- [INFORMATION SHOWN]

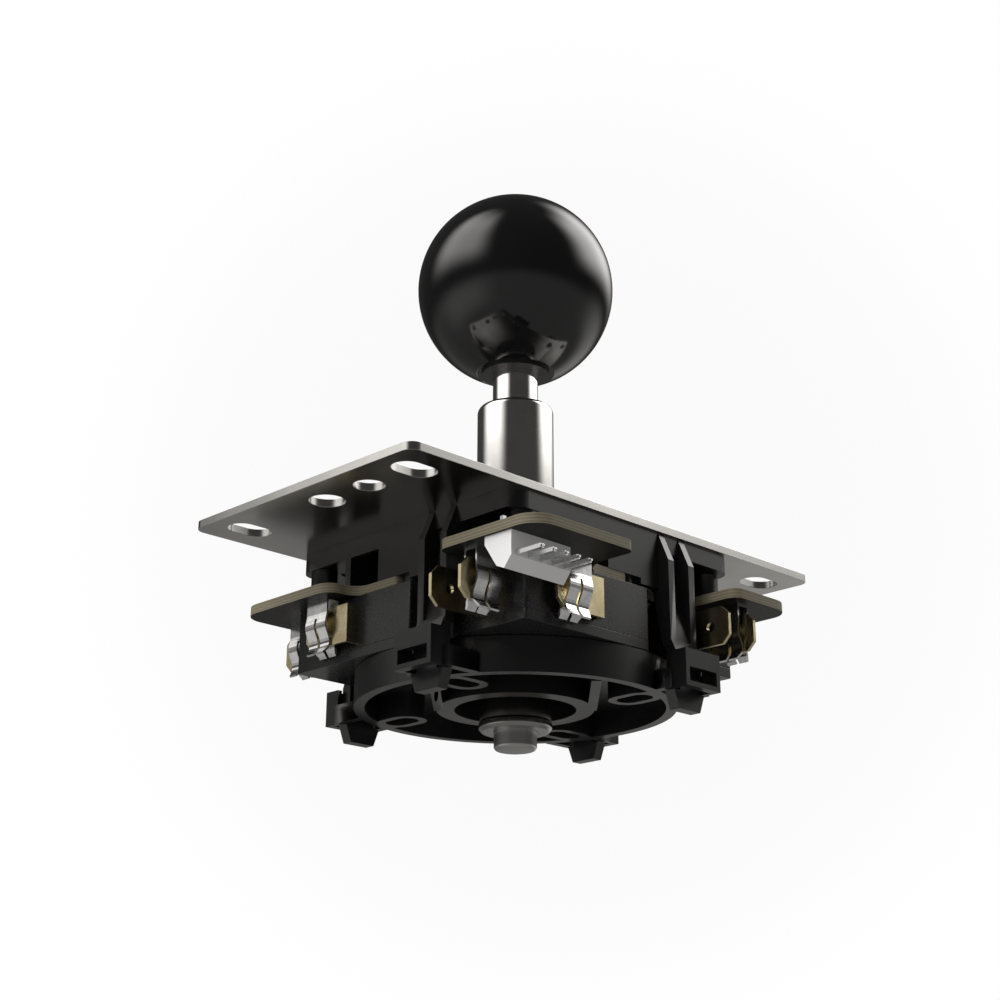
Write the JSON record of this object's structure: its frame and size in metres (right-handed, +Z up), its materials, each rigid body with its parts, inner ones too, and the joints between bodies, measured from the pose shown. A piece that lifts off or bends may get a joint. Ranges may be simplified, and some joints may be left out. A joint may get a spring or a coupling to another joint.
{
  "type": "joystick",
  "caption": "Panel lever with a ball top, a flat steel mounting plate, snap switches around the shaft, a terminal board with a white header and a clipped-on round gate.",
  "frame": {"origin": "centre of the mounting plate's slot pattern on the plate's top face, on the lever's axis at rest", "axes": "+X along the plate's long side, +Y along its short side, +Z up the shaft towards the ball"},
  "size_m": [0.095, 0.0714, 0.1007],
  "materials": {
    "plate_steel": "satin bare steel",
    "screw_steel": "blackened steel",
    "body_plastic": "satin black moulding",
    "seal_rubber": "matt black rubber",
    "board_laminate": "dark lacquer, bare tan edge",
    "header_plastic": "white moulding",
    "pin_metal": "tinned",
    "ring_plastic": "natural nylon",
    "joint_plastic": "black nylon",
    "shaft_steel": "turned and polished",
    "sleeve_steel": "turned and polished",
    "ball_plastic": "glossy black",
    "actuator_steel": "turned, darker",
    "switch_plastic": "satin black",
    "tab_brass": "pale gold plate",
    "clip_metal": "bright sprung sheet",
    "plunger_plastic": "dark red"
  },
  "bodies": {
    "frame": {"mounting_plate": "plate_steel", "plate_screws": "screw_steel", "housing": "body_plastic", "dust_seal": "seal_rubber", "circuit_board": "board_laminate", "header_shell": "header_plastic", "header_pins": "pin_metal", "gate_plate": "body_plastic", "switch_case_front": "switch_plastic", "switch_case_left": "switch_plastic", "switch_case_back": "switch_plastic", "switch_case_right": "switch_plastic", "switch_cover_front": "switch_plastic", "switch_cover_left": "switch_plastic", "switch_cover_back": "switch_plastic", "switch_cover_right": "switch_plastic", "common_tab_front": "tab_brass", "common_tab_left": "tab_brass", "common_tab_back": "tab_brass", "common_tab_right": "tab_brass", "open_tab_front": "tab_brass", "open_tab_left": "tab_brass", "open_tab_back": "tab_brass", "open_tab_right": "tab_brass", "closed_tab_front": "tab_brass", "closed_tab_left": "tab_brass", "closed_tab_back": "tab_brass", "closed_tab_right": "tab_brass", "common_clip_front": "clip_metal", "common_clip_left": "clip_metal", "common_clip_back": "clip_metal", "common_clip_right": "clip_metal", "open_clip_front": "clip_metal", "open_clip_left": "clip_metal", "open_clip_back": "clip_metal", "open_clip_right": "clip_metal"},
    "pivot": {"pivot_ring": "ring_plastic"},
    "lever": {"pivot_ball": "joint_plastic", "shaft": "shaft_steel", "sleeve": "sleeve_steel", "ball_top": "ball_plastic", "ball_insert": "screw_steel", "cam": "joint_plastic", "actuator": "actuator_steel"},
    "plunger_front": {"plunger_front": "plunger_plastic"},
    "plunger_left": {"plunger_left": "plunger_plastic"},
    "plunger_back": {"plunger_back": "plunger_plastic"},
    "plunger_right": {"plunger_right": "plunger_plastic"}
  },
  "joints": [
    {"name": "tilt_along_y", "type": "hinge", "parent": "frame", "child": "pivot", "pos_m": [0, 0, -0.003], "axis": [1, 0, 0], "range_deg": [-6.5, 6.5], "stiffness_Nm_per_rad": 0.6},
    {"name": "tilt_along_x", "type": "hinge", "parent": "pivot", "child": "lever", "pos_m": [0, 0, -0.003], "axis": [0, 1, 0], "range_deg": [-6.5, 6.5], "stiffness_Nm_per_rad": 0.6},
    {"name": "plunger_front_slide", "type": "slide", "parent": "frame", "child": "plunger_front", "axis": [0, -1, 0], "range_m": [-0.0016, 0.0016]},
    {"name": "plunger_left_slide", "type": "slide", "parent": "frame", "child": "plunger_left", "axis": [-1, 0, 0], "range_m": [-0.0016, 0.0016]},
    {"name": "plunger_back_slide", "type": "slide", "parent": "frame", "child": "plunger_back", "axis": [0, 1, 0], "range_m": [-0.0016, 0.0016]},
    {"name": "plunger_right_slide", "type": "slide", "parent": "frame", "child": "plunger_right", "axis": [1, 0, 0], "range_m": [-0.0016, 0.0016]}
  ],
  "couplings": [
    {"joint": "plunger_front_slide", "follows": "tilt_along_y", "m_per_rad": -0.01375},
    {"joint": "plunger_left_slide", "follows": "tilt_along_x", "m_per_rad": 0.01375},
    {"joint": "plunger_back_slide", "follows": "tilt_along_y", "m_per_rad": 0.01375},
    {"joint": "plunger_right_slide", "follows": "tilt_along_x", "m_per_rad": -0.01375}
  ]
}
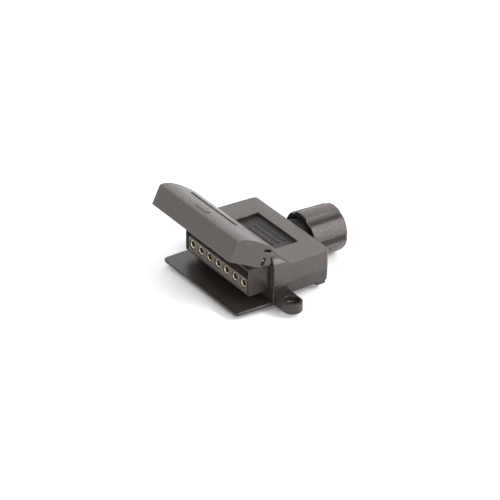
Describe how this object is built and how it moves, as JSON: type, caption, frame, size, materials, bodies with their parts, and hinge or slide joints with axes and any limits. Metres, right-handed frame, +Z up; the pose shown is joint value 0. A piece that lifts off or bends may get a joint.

- [INSTRUCTION]
Reproduce the material verbatim, line by line.

- [ANSWER]
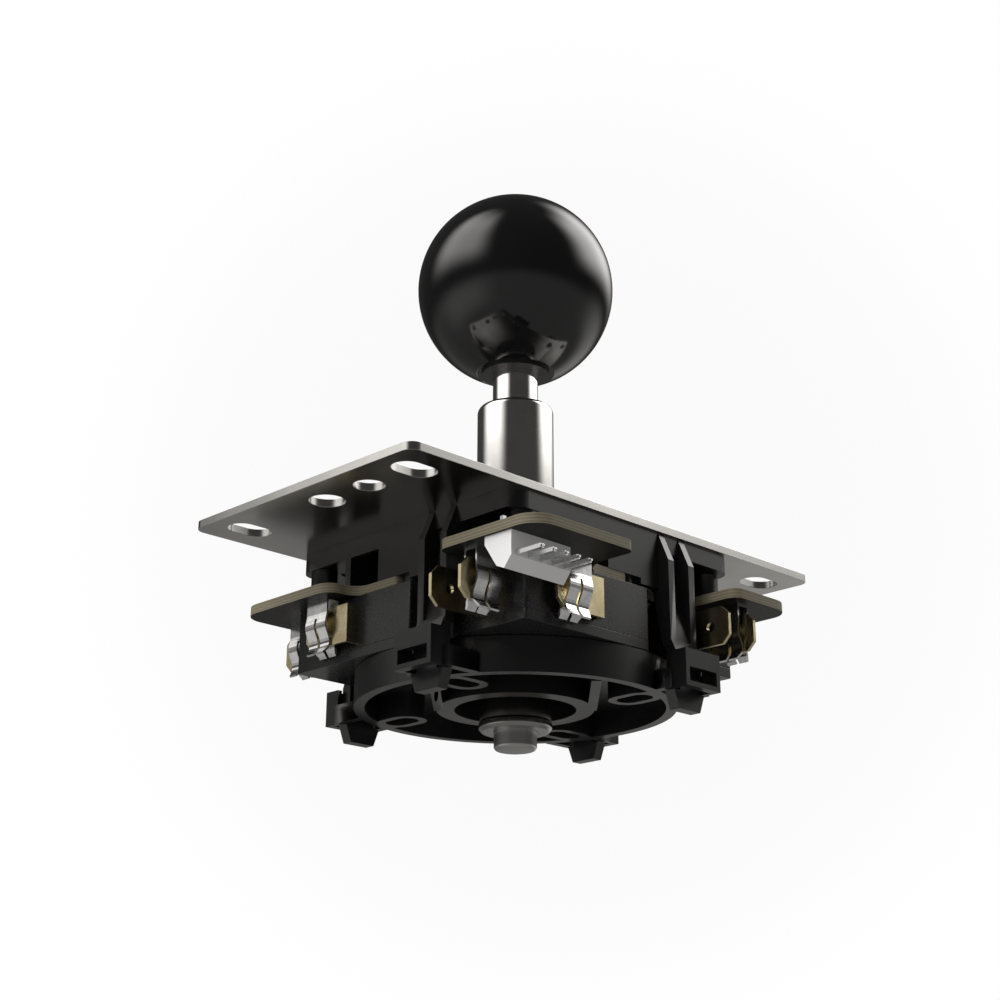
Write the JSON record of this object's structure: its frame and size in metres (right-handed, +Z up), its materials, each rigid body with its parts, inner ones too, and the joints between bodies, measured from the pose shown. A piece that lifts off or bends may get a joint. Ranges may be simplified, and some joints may be left out. A joint may get a spring or a coupling to another joint.
{
  "type": "joystick",
  "caption": "Panel lever with a ball top, a flat steel mounting plate, snap switches around the shaft, a terminal board with a white header and a clipped-on round gate.",
  "frame": {"origin": "centre of the mounting plate's slot pattern on the plate's top face, on the lever's axis at rest", "axes": "+X along the plate's long side, +Y along its short side, +Z up the shaft towards the ball"},
  "size_m": [0.095, 0.0714, 0.1007],
  "materials": {
    "plate_steel": "satin bare steel",
    "screw_steel": "blackened steel",
    "body_plastic": "satin black moulding",
    "seal_rubber": "matt black rubber",
    "board_laminate": "dark lacquer, bare tan edge",
    "header_plastic": "white moulding",
    "pin_metal": "tinned",
    "ring_plastic": "natural nylon",
    "joint_plastic": "black nylon",
    "shaft_steel": "turned and polished",
    "sleeve_steel": "turned and polished",
    "ball_plastic": "glossy black",
    "actuator_steel": "turned, darker",
    "switch_plastic": "satin black",
    "tab_brass": "pale gold plate",
    "clip_metal": "bright sprung sheet",
    "plunger_plastic": "dark red"
  },
  "bodies": {
    "frame": {"mounting_plate": "plate_steel", "plate_screws": "screw_steel", "housing": "body_plastic", "dust_seal": "seal_rubber", "circuit_board": "board_laminate", "header_shell": "header_plastic", "header_pins": "pin_metal", "gate_plate": "body_plastic", "switch_case_front": "switch_plastic", "switch_case_left": "switch_plastic", "switch_case_back": "switch_plastic", "switch_case_right": "switch_plastic", "switch_cover_front": "switch_plastic", "switch_cover_left": "switch_plastic", "switch_cover_back": "switch_plastic", "switch_cover_right": "switch_plastic", "common_tab_front": "tab_brass", "common_tab_left": "tab_brass", "common_tab_back": "tab_brass", "common_tab_right": "tab_brass", "open_tab_front": "tab_brass", "open_tab_left": "tab_brass", "open_tab_back": "tab_brass", "open_tab_right": "tab_brass", "closed_tab_front": "tab_brass", "closed_tab_left": "tab_brass", "closed_tab_back": "tab_brass", "closed_tab_right": "tab_brass", "common_clip_front": "clip_metal", "common_clip_left": "clip_metal", "common_clip_back": "clip_metal", "common_clip_right": "clip_metal", "open_clip_front": "clip_metal", "open_clip_left": "clip_metal", "open_clip_back": "clip_metal", "open_clip_right": "clip_metal"},
    "pivot": {"pivot_ring": "ring_plastic"},
    "lever": {"pivot_ball": "joint_plastic", "shaft": "shaft_steel", "sleeve": "sleeve_steel", "ball_top": "ball_plastic", "ball_insert": "screw_steel", "cam": "joint_plastic", "actuator": "actuator_steel"},
    "plunger_front": {"plunger_front": "plunger_plastic"},
    "plunger_left": {"plunger_left": "plunger_plastic"},
    "plunger_back": {"plunger_back": "plunger_plastic"},
    "plunger_right": {"plunger_right": "plunger_plastic"}
  },
  "joints": [
    {"name": "tilt_along_y", "type": "hinge", "parent": "frame", "child": "pivot", "pos_m": [0, 0, -0.003], "axis": [1, 0, 0], "range_deg": [-6.5, 6.5], "stiffness_Nm_per_rad": 0.6},
    {"name": "tilt_along_x", "type": "hinge", "parent": "pivot", "child": "lever", "pos_m": [0, 0, -0.003], "axis": [0, 1, 0], "range_deg": [-6.5, 6.5], "stiffness_Nm_per_rad": 0.6},
    {"name": "plunger_front_slide", "type": "slide", "parent": "frame", "child": "plunger_front", "axis": [0, -1, 0], "range_m": [-0.0016, 0.0016]},
    {"name": "plunger_left_slide", "type": "slide", "parent": "frame", "child": "plunger_left", "axis": [-1, 0, 0], "range_m": [-0.0016, 0.0016]},
    {"name": "plunger_back_slide", "type": "slide", "parent": "frame", "child": "plunger_back", "axis": [0, 1, 0], "range_m": [-0.0016, 0.0016]},
    {"name": "plunger_right_slide", "type": "slide", "parent": "frame", "child": "plunger_right", "axis": [1, 0, 0], "range_m": [-0.0016, 0.0016]}
  ],
  "couplings": [
    {"joint": "plunger_front_slide", "follows": "tilt_along_y", "m_per_rad": -0.01375},
    {"joint": "plunger_left_slide", "follows": "tilt_along_x", "m_per_rad": 0.01375},
    {"joint": "plunger_back_slide", "follows": "tilt_along_y", "m_per_rad": 0.01375},
    {"joint": "plunger_right_slide", "follows": "tilt_along_x", "m_per_rad": -0.01375}
  ]
}
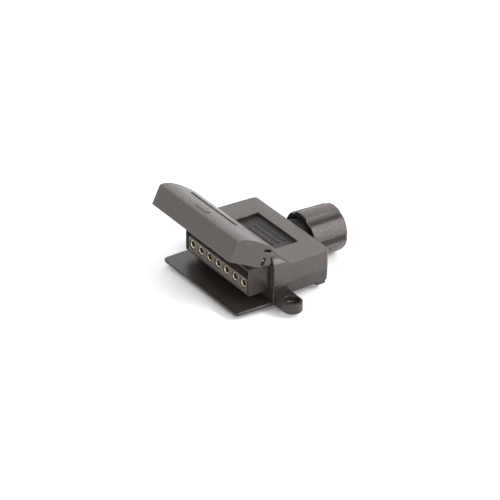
Describe how this object is built and how it moves, as JSON: type, caption, frame, size, materials, bodies with their parts, and hinge or slide joints with axes and any limits. Metres, right-handed frame, +Z up; the pose shown is joint value 0. A piece that lifts off or bends may get a joint.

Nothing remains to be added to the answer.